Identification of novel protein-coding sequences in Eucalyptus grandis plants by high-resolution mass spectrometry

Jorge, Gabriel Lemes, and Tiago Santana Balbuena. “Identification of Novel Protein-Coding Sequences in Eucalyptus Grandis Plants by High-Resolution Mass Spectrometry.” Biochimica et Biophysica Acta (BBA) – Proteins and Proteomics, no. 3, Elsevier BV, Mar. 2021, p. 140594. Crossref, doi:10.1016/j.bbapap.2020.140594.

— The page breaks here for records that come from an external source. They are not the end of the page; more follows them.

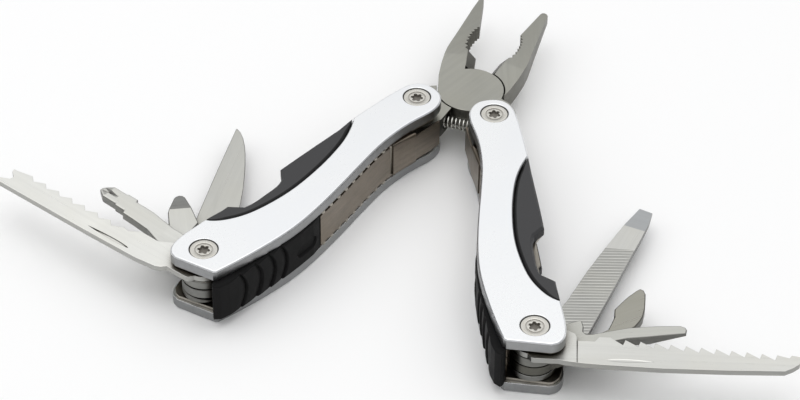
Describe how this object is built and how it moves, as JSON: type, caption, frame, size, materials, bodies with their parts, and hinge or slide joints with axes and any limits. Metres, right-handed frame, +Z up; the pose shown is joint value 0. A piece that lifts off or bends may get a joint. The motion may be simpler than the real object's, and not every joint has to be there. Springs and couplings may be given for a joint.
{
  "type": "folding multi tool",
  "caption": "Plier-head folding multi tool with sprung needle-nose jaws, two channel handles and fold-out blades, saw, file, scaler, openers and drivers.",
  "frame": {"origin": "centre of the bounding box at the level of the lower faces it lies on, tool open as in the picture", "axes": "+Z up, through the thickness and along every pivot; +Y from the handle ends towards the jaws; +X from the left handle to the right handle"},
  "size_m": [0.1947, 0.1432, 0.017],
  "materials": {
    "scale_metal": "satin silver, chamfered rim",
    "insert_plastic": "charcoal, fine matte",
    "grip_rubber": "matte black, ribbed",
    "plier_steel": "brushed along the jaws",
    "blade_steel": "fine brushed",
    "sheet_steel": "dull sheet steel",
    "fastener_steel": "turned",
    "spring_wire": "bright wire"
  },
  "bodies": {
    "pliers_lower": {"jaw_lower": "plier_steel", "plier_pin": "plier_steel", "return_spring": "spring_wire"},
    "pliers_upper": {"jaw_upper": "plier_steel"},
    "left_handle": {"left_scale_top": "scale_metal", "left_scale_bottom": "scale_metal", "left_insert_top": "insert_plastic", "left_insert_bottom": "insert_plastic", "left_liner_top": "sheet_steel", "left_liner_bottom": "sheet_steel", "left_web": "sheet_steel", "left_front_spring": "sheet_steel", "left_grip": "grip_rubber", "left_backspring": "sheet_steel", "left_front_sleeve": "fastener_steel", "left_front_screw": "fastener_steel", "left_rear_sleeve": "fastener_steel", "left_rear_screw": "fastener_steel", "left_front_spacers": "fastener_steel", "left_rear_washers": "fastener_steel"},
    "right_handle": {"right_scale_top": "scale_metal", "right_scale_bottom": "scale_metal", "right_insert_top": "insert_plastic", "right_insert_bottom": "insert_plastic", "right_liner_top": "sheet_steel", "right_liner_bottom": "sheet_steel", "right_web": "sheet_steel", "right_front_spring": "sheet_steel", "right_grip": "grip_rubber", "right_backspring": "sheet_steel", "right_front_sleeve": "fastener_steel", "right_front_screw": "fastener_steel", "right_rear_sleeve": "fastener_steel", "right_rear_screw": "fastener_steel", "right_front_spacers": "fastener_steel", "right_rear_washers": "fastener_steel"},
    "fish_scaler_tool": {"fish_scaler": "blade_steel"},
    "phillips_driver_tool": {"phillips_driver": "blade_steel"},
    "slotted_driver_tool": {"slotted_driver": "blade_steel"},
    "knife_tool": {"knife_blade": "blade_steel"},
    "wood_saw_tool": {"wood_saw": "blade_steel"},
    "pry_bar_tool": {"pry_bar": "blade_steel"},
    "can_opener_tool": {"can_opener": "blade_steel"},
    "file_tool": {"file_blade": "blade_steel"}
  },
  "joints": [
    {"name": "plier_pivot", "type": "hinge", "parent": "pliers_lower", "child": "pliers_upper", "pos_m": [0.02126, 0.03121, 0.0085], "axis": [0, 0, -1], "range_deg": [0, 23.4], "stiffness_Nm_per_rad": 0.14, "springref_deg": -24.64, "deforming": ["return_spring"]},
    {"name": "left_handle_fold", "type": "hinge", "parent": "pliers_lower", "child": "left_handle", "pos_m": [0.00736, 0.0213, 0.0085], "axis": [0, 0, -1], "range_deg": [0, 166.9]},
    {"name": "right_handle_fold", "type": "hinge", "parent": "pliers_upper", "child": "right_handle", "pos_m": [0.02693, 0.01511, 0.0085], "axis": [0, 0, 1], "range_deg": [0, 167]},
    {"name": "fish_scaler_fold", "type": "hinge", "parent": "left_handle", "child": "fish_scaler_tool", "pos_m": [-0.04348, -0.03653, 0.0085], "axis": [0, 0, -1], "range_deg": [-86.1, 100.4]},
    {"name": "phillips_driver_fold", "type": "hinge", "parent": "left_handle", "child": "phillips_driver_tool", "pos_m": [-0.04348, -0.03653, 0.0085], "axis": [0, 0, -1], "range_deg": [-88.9, 91.6]},
    {"name": "slotted_driver_fold", "type": "hinge", "parent": "left_handle", "child": "slotted_driver_tool", "pos_m": [-0.04348, -0.03653, 0.0085], "axis": [0, 0, -1], "range_deg": [-130.7, 53.8]},
    {"name": "knife_fold", "type": "hinge", "parent": "left_handle", "child": "knife_tool", "pos_m": [-0.04348, -0.03653, 0.0085], "axis": [0, 0, -1], "range_deg": [-152.5, 35]},
    {"name": "wood_saw_fold", "type": "hinge", "parent": "right_handle", "child": "wood_saw_tool", "pos_m": [0.03518, -0.06144, 0.0085], "axis": [0, 0, 1], "range_deg": [-81.5, 105]},
    {"name": "pry_bar_fold", "type": "hinge", "parent": "right_handle", "child": "pry_bar_tool", "pos_m": [0.03518, -0.06144, 0.0085], "axis": [0, 0, 1], "range_deg": [-88.3, 91.7]},
    {"name": "can_opener_fold", "type": "hinge", "parent": "right_handle", "child": "can_opener_tool", "pos_m": [0.03518, -0.06144, 0.0085], "axis": [0, 0, 1], "range_deg": [-111.6, 65.4]},
    {"name": "file_fold", "type": "hinge", "parent": "right_handle", "child": "file_tool", "pos_m": [0.03518, -0.06144, 0.0085], "axis": [0, 0, 1], "range_deg": [-150.2, 35.8]}
  ]
}
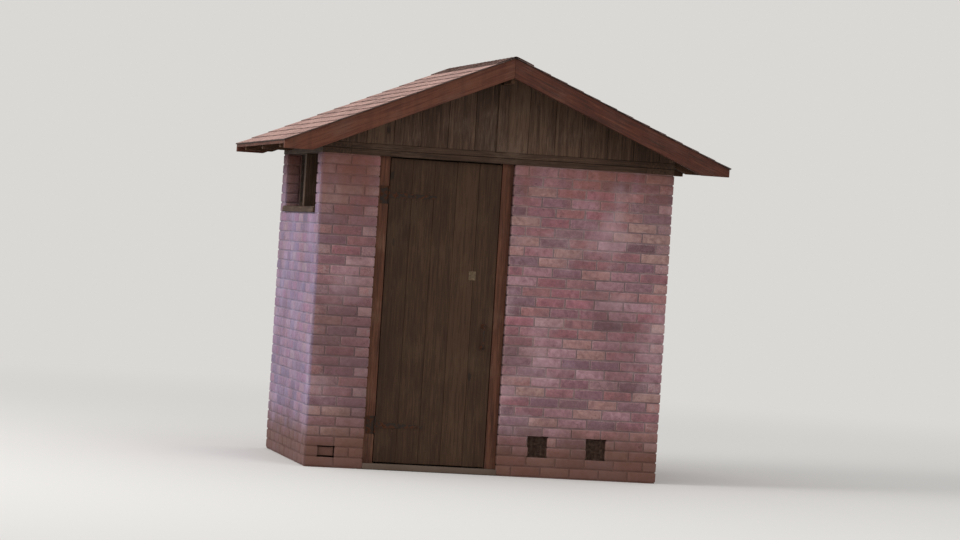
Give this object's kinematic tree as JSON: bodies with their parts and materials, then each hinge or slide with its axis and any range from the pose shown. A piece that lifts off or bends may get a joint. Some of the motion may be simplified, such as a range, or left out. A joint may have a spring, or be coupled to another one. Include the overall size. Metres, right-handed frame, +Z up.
{
  "type": "brick outhouse",
  "caption": "Small brick outhouse with a low gabled roof on wide eaves, a narrow pier beside a dark board door and screened bands under the side eaves.",
  "frame": {"origin": "on the ground, under the middle of the four walls", "axes": "+Z up, the door side faces -Y, +X to the right of someone facing the door"},
  "size_m": [3.063, 2.4532, 2.8277],
  "materials": {
    "brick": "rough fired clay",
    "concrete": "trowelled, dusty",
    "timber": "brown stain, weathered",
    "barge_paint": "red-brown paint, worn",
    "door_stain": "dark brown stain",
    "shingle": "mineral granules",
    "iron": "black paint, rusting",
    "wire": "dull galvanised"
  },
  "bodies": {
    "hut": {"front_wall_left": "brick", "front_wall_right": "brick", "left_wall": "brick", "right_wall": "brick", "rear_wall": "brick", "floor_slab": "concrete", "band_sill_left": "timber", "band_sill_right": "timber", "band_post_left": "timber", "band_post_right": "timber", "band_screen_left": "wire", "band_screen_right": "wire", "plate_left": "timber", "plate_right": "timber", "plate_front": "timber", "plate_rear": "timber", "ridge_board": "timber", "rafter_left_front": "timber", "rafter_left_middle": "timber", "rafter_left_rear": "timber", "rafter_right_front": "timber", "rafter_right_middle": "timber", "rafter_right_rear": "timber", "gable_front": "timber", "gable_rear": "timber", "roof_boards_left": "timber", "roof_boards_right": "timber", "barge_front_left": "barge_paint", "barge_front_right": "barge_paint", "barge_rear_left": "barge_paint", "barge_rear_right": "barge_paint", "shingles_left": "shingle", "shingles_right": "shingle", "ridge_cap": "shingle", "door_jamb_left": "barge_paint", "door_jamb_right": "barge_paint", "hinge_flange_bottom": "iron", "hinge_flange_top": "iron"},
    "door": {"door_leaf": "door_stain", "door_ledge_bottom": "door_stain", "door_ledge_top": "door_stain", "door_brace": "door_stain", "hinge_strap_bottom": "iron", "hinge_strap_top": "iron", "door_pull": "iron"}
  },
  "joints": [
    {"name": "door_swing", "type": "hinge", "parent": "hut", "child": "door", "pos_m": [-0.73905, -0.86645, 1], "axis": [0, 0, -1], "range_deg": [0, 145]}
  ]
}
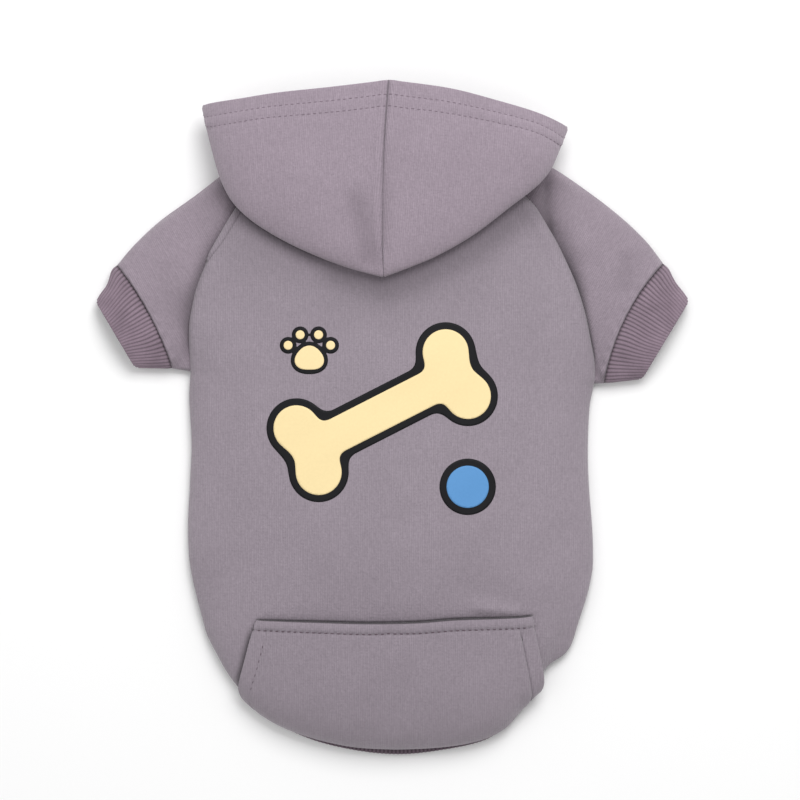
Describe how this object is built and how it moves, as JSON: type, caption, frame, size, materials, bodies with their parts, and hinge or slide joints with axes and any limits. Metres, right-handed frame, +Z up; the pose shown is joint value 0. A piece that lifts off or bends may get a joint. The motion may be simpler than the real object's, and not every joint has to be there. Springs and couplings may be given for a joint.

Eucalyptus species are widely used in the forestry industry, and a significant increase in the number of sequences available in database repositories has been observed for these species. In proteomics, a protein is identified by correlating the theoretical fragmentation spectrum derived from genomic/transcriptomic data against the experimental fragmentation mass spectrum acquired from large-scale analysis of protein mixtures. Proteogenomics is an alternative approach that can identify novel proteins encoded by regions previously considered as non-coding. This study aimed to confidently identify and confirm the existence of previously unknown protein-coding sequences in the Eucalyptus grandis genome. To this end, we used a modified spectral correlation strategy and a dedicated de novo peptide sequencing pipeline. Upon the strategy used here, we confidently identified 41 novel peptide forms and six peptides containing at least one single amino acid substitution. The most representative genomic class of novel peptides was identified as originating from alternative reading frames. In contrast, no clear single amino acid substitution pattern was identified. Validation of the identifications was carried out using a parallel reaction monitoring approach that provided further mass spectrometry support for the existence of the novel peptide sequences. Data are available via ProteomeXchange with identifier PXD022110.